Strava shows Kuss recorded 25+ hour training weeks comparable to those that Dylan van Baarle, Wout Van Aert, and Robert Gesink logged during their weeks atop isolated mountain retreats.
“The Vuelta is one of Sepp’s favorite races so he didn’t find it hard to get motivated to prepare for it. And the thing with Sepp in general is that he just loves riding. For him, training isn’t difficult,” Heijboer said.

Kuss’ six-week pathway between the Giro and Tour followed a similar template to his five-week turnaround between the Tour and Vuelta.
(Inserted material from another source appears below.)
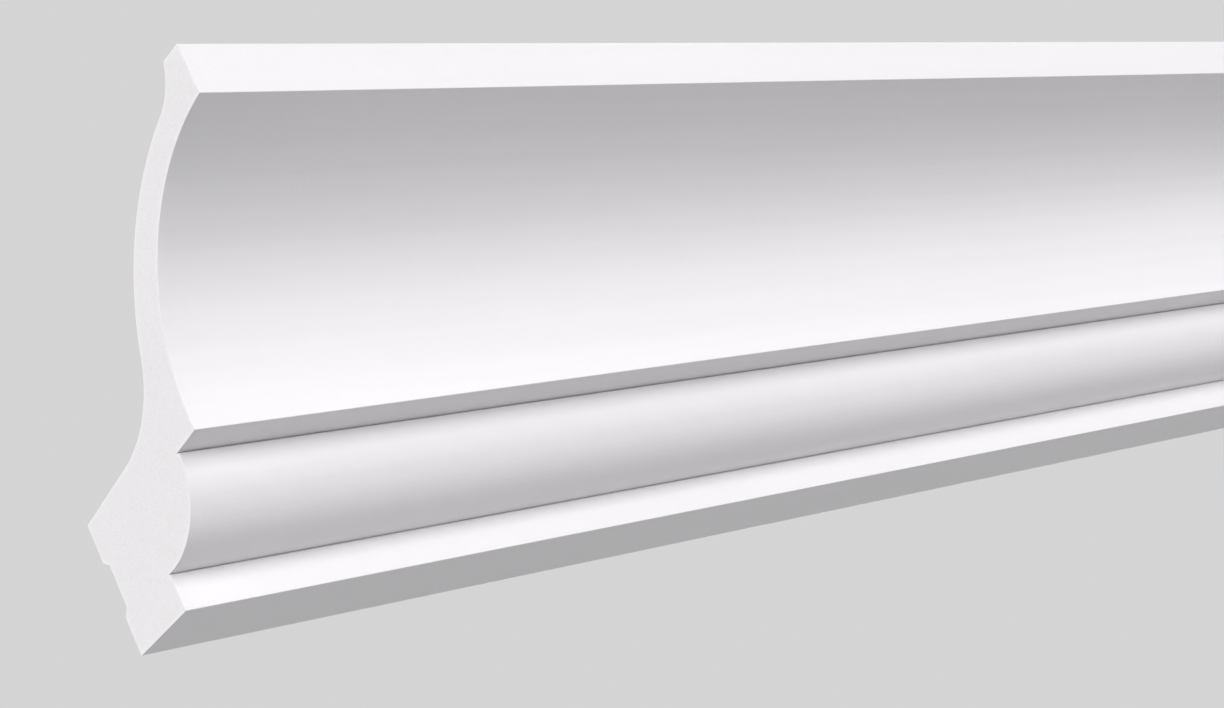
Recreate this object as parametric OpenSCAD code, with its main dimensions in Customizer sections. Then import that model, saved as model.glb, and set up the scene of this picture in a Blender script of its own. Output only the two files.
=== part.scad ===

A first week of hard recovery had Kuss on the bike for as few as 90 minutes before a second week of benchmarking workouts and easy aerobic tapping.
By the third and fourth week, Kuss was logging 25+ hours of training.
Around 750km of riding over some 18,000m of uphill per week kept Kuss’ high-capacity engine humming.
“One of the key things we found out pretty early with Sepp is that he needs to do a lot of training,” said Heijboer, who worked with Kuss since he joined the team from Rally Cycling in 2018.
“For him to be ready for his role in the team, we discovered he responds best to a lot of volume and also quite a lot of intensity.”
‘I’m getting better’

Heijboer and Kuss’ gamble to try racing all three grand tours is paying off in the best way possible.
Even though Kuss raced at least 10 days more so far this season than most of his Jumbo-Visma teammates, he’s gotten better with every passing month.
Kuss’ unique physiology and its positive response to load came good with what Heijboer said was the Coloradan’s best-ever performance on a TT bike in the Vuelta’s Valladolid time trial, and some P.B.-level outputs on the stage 8 wall of Xorret de Cati.
And Kuss thinks there’s even more to come as the Vuelta tips into its decisive third week.
“I came into the second week with better feelings, and I’m feeling better than in the first week, so I’m getting better,” Kuss told the press Sunday after stage 15.
Heijboer and Kuss know that the red jersey isn’t assured until the Coloradan makes it to Madrid.
But if Kuss rides into red Sunday, he might find himself racing three grand tours a season for several years to come.